> [THE EXERCISE] Locate the line that contains "shaded_smooth(band)" and the line that contains "imported = [obj". Copy both of them exactly, together with every line between them, and no others.

> [RECORDED INFORMATION]
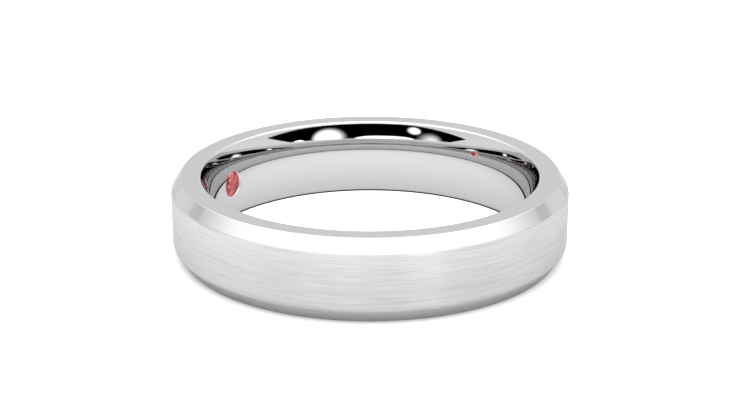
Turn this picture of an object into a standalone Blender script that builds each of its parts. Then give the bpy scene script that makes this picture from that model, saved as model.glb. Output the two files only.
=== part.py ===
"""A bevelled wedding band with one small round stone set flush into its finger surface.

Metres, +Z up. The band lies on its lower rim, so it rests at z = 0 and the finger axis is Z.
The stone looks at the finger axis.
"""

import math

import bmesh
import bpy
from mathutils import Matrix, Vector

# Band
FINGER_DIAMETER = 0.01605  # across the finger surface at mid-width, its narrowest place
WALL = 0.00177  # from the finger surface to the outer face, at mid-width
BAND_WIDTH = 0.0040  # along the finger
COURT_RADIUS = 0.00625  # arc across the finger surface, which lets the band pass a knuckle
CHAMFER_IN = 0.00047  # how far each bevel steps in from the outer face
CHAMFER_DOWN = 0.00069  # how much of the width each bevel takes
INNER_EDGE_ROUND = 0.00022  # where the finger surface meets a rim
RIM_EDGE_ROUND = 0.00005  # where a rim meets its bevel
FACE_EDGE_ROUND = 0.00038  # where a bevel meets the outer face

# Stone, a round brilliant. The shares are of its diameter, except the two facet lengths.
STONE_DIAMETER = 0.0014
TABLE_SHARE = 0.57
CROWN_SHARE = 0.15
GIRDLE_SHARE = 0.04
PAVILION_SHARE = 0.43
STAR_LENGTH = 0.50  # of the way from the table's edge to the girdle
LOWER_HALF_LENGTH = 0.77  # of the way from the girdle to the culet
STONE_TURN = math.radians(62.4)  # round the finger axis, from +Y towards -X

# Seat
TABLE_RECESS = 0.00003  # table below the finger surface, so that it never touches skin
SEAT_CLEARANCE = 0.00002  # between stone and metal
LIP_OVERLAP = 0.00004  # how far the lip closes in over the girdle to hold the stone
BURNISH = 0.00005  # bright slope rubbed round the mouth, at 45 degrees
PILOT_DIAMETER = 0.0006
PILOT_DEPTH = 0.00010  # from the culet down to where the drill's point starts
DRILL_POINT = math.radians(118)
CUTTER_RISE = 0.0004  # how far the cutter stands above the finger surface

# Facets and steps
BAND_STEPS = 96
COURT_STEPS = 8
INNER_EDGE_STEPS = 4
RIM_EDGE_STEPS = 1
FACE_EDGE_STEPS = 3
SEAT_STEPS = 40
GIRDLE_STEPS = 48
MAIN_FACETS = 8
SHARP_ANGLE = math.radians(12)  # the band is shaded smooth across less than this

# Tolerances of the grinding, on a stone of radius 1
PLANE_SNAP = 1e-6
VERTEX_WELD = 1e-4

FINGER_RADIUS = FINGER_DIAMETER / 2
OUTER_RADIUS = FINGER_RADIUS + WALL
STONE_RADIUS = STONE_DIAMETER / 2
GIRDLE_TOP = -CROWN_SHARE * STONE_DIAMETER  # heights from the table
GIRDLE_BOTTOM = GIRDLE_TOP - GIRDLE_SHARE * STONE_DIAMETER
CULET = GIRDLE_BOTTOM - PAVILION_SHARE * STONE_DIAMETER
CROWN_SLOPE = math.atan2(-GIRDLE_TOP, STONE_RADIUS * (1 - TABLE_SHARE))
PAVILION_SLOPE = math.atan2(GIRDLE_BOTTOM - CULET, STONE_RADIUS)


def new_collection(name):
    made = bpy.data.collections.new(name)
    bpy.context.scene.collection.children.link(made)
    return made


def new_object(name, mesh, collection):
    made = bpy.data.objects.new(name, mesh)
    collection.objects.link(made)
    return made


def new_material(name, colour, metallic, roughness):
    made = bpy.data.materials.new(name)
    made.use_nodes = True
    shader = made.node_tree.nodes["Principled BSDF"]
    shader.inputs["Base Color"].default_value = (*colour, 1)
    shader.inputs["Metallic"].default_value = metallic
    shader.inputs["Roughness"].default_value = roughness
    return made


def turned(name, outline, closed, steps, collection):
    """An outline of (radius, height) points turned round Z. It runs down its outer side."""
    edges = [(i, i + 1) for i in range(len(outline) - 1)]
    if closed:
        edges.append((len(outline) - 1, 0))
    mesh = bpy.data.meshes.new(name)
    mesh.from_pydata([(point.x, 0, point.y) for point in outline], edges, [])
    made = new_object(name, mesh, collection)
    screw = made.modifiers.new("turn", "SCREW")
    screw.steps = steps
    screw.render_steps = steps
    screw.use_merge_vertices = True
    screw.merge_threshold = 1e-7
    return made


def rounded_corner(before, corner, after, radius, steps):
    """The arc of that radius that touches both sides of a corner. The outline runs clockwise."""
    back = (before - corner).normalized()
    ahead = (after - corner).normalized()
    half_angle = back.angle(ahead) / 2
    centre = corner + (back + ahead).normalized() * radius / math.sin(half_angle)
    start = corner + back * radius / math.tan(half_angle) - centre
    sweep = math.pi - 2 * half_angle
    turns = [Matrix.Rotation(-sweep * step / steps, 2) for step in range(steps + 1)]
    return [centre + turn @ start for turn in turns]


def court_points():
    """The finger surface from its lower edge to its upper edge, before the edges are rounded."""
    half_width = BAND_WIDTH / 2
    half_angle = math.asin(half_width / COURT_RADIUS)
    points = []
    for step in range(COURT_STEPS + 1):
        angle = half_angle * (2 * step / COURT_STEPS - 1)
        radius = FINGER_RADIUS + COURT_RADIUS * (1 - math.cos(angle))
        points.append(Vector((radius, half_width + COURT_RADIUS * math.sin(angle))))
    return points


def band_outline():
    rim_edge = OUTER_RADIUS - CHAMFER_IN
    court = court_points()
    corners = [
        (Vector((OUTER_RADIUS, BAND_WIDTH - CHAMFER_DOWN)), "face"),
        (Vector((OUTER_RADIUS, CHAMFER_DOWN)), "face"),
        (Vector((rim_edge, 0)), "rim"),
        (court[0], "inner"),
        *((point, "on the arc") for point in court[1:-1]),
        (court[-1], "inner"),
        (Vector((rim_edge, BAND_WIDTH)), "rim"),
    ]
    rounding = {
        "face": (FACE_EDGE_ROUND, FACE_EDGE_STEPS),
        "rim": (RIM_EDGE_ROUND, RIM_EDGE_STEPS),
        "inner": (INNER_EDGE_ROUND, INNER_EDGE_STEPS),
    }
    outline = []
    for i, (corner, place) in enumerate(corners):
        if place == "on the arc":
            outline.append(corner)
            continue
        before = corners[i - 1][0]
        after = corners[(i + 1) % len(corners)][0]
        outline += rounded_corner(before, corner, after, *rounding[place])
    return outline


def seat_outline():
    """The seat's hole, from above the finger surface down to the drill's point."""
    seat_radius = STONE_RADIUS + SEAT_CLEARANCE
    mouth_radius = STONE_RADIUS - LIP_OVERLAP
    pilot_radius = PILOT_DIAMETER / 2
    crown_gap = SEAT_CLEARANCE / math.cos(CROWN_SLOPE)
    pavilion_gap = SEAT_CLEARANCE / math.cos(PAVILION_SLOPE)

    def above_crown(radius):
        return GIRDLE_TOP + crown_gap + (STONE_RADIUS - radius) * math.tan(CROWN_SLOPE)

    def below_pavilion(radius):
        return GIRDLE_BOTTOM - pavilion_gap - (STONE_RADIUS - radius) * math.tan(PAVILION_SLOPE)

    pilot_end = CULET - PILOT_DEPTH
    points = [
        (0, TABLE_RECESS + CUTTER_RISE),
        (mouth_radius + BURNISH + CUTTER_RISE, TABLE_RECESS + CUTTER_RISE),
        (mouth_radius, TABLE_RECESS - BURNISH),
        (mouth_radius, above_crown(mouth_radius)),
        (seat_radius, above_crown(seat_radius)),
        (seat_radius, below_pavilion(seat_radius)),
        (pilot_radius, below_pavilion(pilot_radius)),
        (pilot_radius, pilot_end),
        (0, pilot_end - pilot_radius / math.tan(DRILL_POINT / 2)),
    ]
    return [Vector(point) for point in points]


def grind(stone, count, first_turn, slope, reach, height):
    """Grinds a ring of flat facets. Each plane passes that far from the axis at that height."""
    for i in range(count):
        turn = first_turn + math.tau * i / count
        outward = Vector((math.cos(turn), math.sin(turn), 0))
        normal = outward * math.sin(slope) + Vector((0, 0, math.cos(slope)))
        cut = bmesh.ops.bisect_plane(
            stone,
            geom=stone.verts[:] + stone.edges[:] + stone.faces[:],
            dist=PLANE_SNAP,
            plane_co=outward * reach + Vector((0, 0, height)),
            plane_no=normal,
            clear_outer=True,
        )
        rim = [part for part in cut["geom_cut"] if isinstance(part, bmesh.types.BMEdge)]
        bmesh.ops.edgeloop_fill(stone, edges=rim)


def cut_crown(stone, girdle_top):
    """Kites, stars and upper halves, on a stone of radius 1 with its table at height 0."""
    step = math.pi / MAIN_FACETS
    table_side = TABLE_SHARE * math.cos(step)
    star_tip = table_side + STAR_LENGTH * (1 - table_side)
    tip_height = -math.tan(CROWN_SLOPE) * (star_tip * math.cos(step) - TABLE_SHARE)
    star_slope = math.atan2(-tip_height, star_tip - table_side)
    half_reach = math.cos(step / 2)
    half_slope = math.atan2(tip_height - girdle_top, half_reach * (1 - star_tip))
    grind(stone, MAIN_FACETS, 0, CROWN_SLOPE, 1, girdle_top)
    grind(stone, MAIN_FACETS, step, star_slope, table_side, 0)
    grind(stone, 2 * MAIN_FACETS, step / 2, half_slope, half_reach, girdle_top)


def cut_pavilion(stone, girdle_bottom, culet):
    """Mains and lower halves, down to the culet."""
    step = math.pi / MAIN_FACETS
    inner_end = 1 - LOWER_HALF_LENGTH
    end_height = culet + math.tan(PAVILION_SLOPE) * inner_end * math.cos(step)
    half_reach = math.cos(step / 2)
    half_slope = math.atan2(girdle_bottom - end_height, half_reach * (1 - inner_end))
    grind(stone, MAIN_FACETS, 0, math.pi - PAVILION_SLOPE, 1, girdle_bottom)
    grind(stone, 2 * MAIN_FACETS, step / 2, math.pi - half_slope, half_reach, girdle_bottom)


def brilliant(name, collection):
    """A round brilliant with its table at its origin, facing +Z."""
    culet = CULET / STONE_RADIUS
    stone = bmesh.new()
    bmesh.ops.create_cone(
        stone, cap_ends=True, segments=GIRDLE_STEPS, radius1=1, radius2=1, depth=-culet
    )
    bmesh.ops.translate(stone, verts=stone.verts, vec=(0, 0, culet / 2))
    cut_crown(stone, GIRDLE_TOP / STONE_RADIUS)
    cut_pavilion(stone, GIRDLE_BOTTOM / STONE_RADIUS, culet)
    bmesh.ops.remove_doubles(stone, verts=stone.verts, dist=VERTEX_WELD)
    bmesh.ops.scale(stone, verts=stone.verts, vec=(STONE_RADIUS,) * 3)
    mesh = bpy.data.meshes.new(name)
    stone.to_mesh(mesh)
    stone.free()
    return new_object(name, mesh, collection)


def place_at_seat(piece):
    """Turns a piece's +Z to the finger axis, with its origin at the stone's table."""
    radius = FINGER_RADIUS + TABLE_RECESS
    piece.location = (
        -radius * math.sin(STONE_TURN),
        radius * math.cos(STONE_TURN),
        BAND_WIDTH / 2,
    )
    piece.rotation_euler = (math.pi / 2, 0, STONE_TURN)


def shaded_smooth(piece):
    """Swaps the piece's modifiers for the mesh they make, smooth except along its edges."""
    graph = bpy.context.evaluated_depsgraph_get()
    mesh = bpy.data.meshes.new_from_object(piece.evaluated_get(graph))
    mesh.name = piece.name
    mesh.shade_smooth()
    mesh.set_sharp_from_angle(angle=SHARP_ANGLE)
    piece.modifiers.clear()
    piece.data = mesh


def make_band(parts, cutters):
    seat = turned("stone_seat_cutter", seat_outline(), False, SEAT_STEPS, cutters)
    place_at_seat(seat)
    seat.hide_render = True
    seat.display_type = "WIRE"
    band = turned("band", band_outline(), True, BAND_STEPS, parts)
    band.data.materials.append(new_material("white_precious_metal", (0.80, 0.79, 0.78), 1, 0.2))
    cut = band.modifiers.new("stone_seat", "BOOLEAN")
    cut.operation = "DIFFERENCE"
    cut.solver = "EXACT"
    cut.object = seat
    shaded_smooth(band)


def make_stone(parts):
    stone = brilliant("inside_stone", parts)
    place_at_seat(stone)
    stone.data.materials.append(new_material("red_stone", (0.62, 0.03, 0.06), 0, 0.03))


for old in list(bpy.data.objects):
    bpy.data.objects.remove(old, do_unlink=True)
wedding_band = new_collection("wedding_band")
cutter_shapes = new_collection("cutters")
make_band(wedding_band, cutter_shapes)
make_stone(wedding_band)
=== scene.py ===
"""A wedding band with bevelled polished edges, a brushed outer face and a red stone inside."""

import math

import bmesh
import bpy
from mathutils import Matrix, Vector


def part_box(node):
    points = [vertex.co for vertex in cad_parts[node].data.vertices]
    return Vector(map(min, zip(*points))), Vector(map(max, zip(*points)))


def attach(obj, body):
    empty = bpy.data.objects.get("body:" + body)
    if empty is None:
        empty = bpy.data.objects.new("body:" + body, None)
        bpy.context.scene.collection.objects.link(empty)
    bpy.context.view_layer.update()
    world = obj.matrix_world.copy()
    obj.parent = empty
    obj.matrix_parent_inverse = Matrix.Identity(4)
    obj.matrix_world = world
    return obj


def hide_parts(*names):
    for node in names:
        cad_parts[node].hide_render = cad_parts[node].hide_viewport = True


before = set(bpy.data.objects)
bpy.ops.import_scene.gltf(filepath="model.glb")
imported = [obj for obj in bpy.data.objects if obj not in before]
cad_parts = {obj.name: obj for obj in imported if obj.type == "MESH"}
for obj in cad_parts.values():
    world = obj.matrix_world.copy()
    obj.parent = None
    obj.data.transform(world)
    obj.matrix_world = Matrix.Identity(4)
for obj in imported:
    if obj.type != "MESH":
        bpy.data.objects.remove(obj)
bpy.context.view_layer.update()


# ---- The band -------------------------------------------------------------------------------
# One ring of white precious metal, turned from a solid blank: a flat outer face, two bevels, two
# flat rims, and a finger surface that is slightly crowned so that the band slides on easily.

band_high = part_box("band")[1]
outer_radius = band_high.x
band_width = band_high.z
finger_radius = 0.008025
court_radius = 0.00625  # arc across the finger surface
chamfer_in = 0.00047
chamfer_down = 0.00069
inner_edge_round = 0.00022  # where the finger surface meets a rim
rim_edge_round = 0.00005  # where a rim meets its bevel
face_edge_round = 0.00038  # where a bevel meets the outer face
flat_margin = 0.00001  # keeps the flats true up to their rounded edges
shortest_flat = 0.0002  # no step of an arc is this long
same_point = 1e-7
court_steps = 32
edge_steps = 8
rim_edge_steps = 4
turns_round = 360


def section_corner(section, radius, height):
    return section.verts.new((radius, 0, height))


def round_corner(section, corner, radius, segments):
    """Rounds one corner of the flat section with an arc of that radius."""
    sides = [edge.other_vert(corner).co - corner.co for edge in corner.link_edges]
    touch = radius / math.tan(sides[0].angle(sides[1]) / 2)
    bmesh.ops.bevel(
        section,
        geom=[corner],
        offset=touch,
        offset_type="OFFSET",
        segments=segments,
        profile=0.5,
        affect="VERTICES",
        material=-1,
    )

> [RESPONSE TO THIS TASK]
    shaded_smooth(band)


def make_stone(parts):
    stone = brilliant("inside_stone", parts)
    place_at_seat(stone)
    stone.data.materials.append(new_material("red_stone", (0.62, 0.03, 0.06), 0, 0.03))


for old in list(bpy.data.objects):
    bpy.data.objects.remove(old, do_unlink=True)
wedding_band = new_collection("wedding_band")
cutter_shapes = new_collection("cutters")
make_band(wedding_band, cutter_shapes)
make_stone(wedding_band)
=== scene.py ===
"""A wedding band with bevelled polished edges, a brushed outer face and a red stone inside."""

import math

import bmesh
import bpy
from mathutils import Matrix, Vector


def part_box(node):
    points = [vertex.co for vertex in cad_parts[node].data.vertices]
    return Vector(map(min, zip(*points))), Vector(map(max, zip(*points)))


def attach(obj, body):
    empty = bpy.data.objects.get("body:" + body)
    if empty is None:
        empty = bpy.data.objects.new("body:" + body, None)
        bpy.context.scene.collection.objects.link(empty)
    bpy.context.view_layer.update()
    world = obj.matrix_world.copy()
    obj.parent = empty
    obj.matrix_parent_inverse = Matrix.Identity(4)
    obj.matrix_world = world
    return obj


def hide_parts(*names):
    for node in names:
        cad_parts[node].hide_render = cad_parts[node].hide_viewport = True


before = set(bpy.data.objects)
bpy.ops.import_scene.gltf(filepath="model.glb")
imported = [obj for obj in bpy.data.objects if obj not in before]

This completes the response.